• **Data excerpt**:
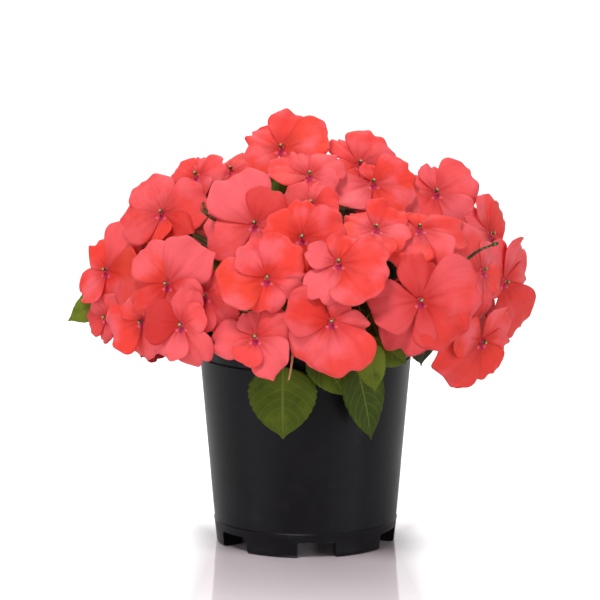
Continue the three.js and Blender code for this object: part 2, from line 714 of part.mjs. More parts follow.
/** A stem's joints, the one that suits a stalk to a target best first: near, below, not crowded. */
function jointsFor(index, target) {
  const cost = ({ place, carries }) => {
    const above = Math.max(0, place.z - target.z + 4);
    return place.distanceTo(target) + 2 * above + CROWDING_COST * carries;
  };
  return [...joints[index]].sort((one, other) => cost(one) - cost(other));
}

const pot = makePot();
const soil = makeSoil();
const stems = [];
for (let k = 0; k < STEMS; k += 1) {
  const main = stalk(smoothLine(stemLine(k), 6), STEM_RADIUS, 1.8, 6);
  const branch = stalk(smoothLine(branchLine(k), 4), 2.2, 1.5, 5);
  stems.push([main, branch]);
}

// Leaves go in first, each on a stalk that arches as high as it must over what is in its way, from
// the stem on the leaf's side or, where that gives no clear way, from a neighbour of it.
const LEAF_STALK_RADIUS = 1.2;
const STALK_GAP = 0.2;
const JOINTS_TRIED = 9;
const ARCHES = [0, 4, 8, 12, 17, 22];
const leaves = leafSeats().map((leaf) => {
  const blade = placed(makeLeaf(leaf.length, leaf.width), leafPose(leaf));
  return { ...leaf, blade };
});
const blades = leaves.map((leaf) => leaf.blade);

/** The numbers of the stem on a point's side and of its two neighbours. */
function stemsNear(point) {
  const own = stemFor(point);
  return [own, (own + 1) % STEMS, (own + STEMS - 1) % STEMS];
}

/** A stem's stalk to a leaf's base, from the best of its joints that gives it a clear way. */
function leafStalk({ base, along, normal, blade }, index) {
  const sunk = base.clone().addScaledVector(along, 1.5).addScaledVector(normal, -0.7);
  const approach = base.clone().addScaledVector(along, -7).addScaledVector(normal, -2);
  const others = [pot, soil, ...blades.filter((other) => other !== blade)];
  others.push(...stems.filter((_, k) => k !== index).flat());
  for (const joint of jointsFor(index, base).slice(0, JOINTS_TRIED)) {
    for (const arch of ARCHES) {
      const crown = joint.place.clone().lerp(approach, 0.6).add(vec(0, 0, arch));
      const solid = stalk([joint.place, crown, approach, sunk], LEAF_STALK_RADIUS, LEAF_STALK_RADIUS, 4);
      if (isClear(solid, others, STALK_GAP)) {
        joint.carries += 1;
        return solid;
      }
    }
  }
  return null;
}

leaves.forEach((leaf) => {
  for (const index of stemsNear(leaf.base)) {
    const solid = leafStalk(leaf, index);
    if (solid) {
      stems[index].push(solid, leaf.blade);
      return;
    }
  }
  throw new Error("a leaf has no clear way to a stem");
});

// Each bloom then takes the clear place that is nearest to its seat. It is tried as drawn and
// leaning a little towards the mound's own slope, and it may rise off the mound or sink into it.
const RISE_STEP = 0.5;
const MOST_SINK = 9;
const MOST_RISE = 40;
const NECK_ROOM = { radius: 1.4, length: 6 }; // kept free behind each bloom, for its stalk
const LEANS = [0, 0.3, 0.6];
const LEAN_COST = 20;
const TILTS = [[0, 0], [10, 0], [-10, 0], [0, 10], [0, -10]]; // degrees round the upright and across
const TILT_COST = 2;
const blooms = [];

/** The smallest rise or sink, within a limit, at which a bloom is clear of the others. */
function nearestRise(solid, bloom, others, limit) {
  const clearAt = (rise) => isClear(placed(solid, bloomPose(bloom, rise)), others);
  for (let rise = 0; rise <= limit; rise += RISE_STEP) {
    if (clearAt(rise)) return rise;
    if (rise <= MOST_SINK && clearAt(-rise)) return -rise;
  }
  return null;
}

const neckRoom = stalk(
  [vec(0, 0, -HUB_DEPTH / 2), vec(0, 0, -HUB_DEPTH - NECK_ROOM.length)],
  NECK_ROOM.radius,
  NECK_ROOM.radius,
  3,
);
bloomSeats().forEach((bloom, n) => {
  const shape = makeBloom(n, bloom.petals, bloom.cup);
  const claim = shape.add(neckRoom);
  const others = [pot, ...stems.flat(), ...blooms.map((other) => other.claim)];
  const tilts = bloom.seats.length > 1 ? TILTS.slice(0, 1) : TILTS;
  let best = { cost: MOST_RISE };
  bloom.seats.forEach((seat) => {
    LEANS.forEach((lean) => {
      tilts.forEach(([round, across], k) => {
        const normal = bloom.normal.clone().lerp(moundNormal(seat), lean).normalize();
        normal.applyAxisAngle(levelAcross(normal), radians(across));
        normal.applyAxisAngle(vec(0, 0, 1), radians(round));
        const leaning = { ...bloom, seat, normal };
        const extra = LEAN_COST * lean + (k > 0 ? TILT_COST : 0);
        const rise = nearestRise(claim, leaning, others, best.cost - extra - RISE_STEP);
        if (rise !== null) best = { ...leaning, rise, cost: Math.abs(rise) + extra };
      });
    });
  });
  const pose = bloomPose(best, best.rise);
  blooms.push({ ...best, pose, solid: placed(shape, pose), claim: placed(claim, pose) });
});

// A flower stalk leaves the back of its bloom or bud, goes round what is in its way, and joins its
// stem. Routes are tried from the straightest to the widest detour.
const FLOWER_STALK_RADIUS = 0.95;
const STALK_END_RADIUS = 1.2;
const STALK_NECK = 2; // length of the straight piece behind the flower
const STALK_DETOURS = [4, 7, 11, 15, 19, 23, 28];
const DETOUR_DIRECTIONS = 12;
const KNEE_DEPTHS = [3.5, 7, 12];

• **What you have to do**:
Would you give the material above again, complete and exact?

• **Exercise output**:
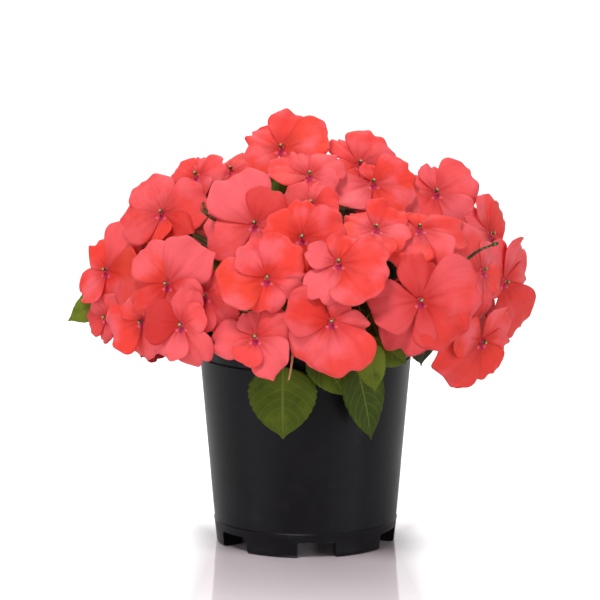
Continue the three.js and Blender code for this object: part 2, from line 714 of part.mjs. More parts follow.
/** A stem's joints, the one that suits a stalk to a target best first: near, below, not crowded. */
function jointsFor(index, target) {
  const cost = ({ place, carries }) => {
    const above = Math.max(0, place.z - target.z + 4);
    return place.distanceTo(target) + 2 * above + CROWDING_COST * carries;
  };
  return [...joints[index]].sort((one, other) => cost(one) - cost(other));
}

const pot = makePot();
const soil = makeSoil();
const stems = [];
for (let k = 0; k < STEMS; k += 1) {
  const main = stalk(smoothLine(stemLine(k), 6), STEM_RADIUS, 1.8, 6);
  const branch = stalk(smoothLine(branchLine(k), 4), 2.2, 1.5, 5);
  stems.push([main, branch]);
}

// Leaves go in first, each on a stalk that arches as high as it must over what is in its way, from
// the stem on the leaf's side or, where that gives no clear way, from a neighbour of it.
const LEAF_STALK_RADIUS = 1.2;
const STALK_GAP = 0.2;
const JOINTS_TRIED = 9;
const ARCHES = [0, 4, 8, 12, 17, 22];
const leaves = leafSeats().map((leaf) => {
  const blade = placed(makeLeaf(leaf.length, leaf.width), leafPose(leaf));
  return { ...leaf, blade };
});
const blades = leaves.map((leaf) => leaf.blade);

/** The numbers of the stem on a point's side and of its two neighbours. */
function stemsNear(point) {
  const own = stemFor(point);
  return [own, (own + 1) % STEMS, (own + STEMS - 1) % STEMS];
}

/** A stem's stalk to a leaf's base, from the best of its joints that gives it a clear way. */
function leafStalk({ base, along, normal, blade }, index) {
  const sunk = base.clone().addScaledVector(along, 1.5).addScaledVector(normal, -0.7);
  const approach = base.clone().addScaledVector(along, -7).addScaledVector(normal, -2);
  const others = [pot, soil, ...blades.filter((other) => other !== blade)];
  others.push(...stems.filter((_, k) => k !== index).flat());
  for (const joint of jointsFor(index, base).slice(0, JOINTS_TRIED)) {
    for (const arch of ARCHES) {
      const crown = joint.place.clone().lerp(approach, 0.6).add(vec(0, 0, arch));
      const solid = stalk([joint.place, crown, approach, sunk], LEAF_STALK_RADIUS, LEAF_STALK_RADIUS, 4);
      if (isClear(solid, others, STALK_GAP)) {
        joint.carries += 1;
        return solid;
      }
    }
  }
  return null;
}

leaves.forEach((leaf) => {
  for (const index of stemsNear(leaf.base)) {
    const solid = leafStalk(leaf, index);
    if (solid) {
      stems[index].push(solid, leaf.blade);
      return;
    }
  }
  throw new Error("a leaf has no clear way to a stem");
});

// Each bloom then takes the clear place that is nearest to its seat. It is tried as drawn and
// leaning a little towards the mound's own slope, and it may rise off the mound or sink into it.
const RISE_STEP = 0.5;
const MOST_SINK = 9;
const MOST_RISE = 40;
const NECK_ROOM = { radius: 1.4, length: 6 }; // kept free behind each bloom, for its stalk
const LEANS = [0, 0.3, 0.6];
const LEAN_COST = 20;
const TILTS = [[0, 0], [10, 0], [-10, 0], [0, 10], [0, -10]]; // degrees round the upright and across
const TILT_COST = 2;
const blooms = [];

/** The smallest rise or sink, within a limit, at which a bloom is clear of the others. */
function nearestRise(solid, bloom, others, limit) {
  const clearAt = (rise) => isClear(placed(solid, bloomPose(bloom, rise)), others);
  for (let rise = 0; rise <= limit; rise += RISE_STEP) {
    if (clearAt(rise)) return rise;
    if (rise <= MOST_SINK && clearAt(-rise)) return -rise;
  }
  return null;
}

const neckRoom = stalk(
  [vec(0, 0, -HUB_DEPTH / 2), vec(0, 0, -HUB_DEPTH - NECK_ROOM.length)],
  NECK_ROOM.radius,
  NECK_ROOM.radius,
  3,
);
bloomSeats().forEach((bloom, n) => {
  const shape = makeBloom(n, bloom.petals, bloom.cup);
  const claim = shape.add(neckRoom);
  const others = [pot, ...stems.flat(), ...blooms.map((other) => other.claim)];
  const tilts = bloom.seats.length > 1 ? TILTS.slice(0, 1) : TILTS;
  let best = { cost: MOST_RISE };
  bloom.seats.forEach((seat) => {
    LEANS.forEach((lean) => {
      tilts.forEach(([round, across], k) => {
        const normal = bloom.normal.clone().lerp(moundNormal(seat), lean).normalize();
        normal.applyAxisAngle(levelAcross(normal), radians(across));
        normal.applyAxisAngle(vec(0, 0, 1), radians(round));
        const leaning = { ...bloom, seat, normal };
        const extra = LEAN_COST * lean + (k > 0 ? TILT_COST : 0);
        const rise = nearestRise(claim, leaning, others, best.cost - extra - RISE_STEP);
        if (rise !== null) best = { ...leaning, rise, cost: Math.abs(rise) + extra };
      });
    });
  });
  const pose = bloomPose(best, best.rise);
  blooms.push({ ...best, pose, solid: placed(shape, pose), claim: placed(claim, pose) });
});

// A flower stalk leaves the back of its bloom or bud, goes round what is in its way, and joins its
// stem. Routes are tried from the straightest to the widest detour.
const FLOWER_STALK_RADIUS = 0.95;
const STALK_END_RADIUS = 1.2;
const STALK_NECK = 2; // length of the straight piece behind the flower
const STALK_DETOURS = [4, 7, 11, 15, 19, 23, 28];
const DETOUR_DIRECTIONS = 12;
const KNEE_DEPTHS = [3.5, 7, 12];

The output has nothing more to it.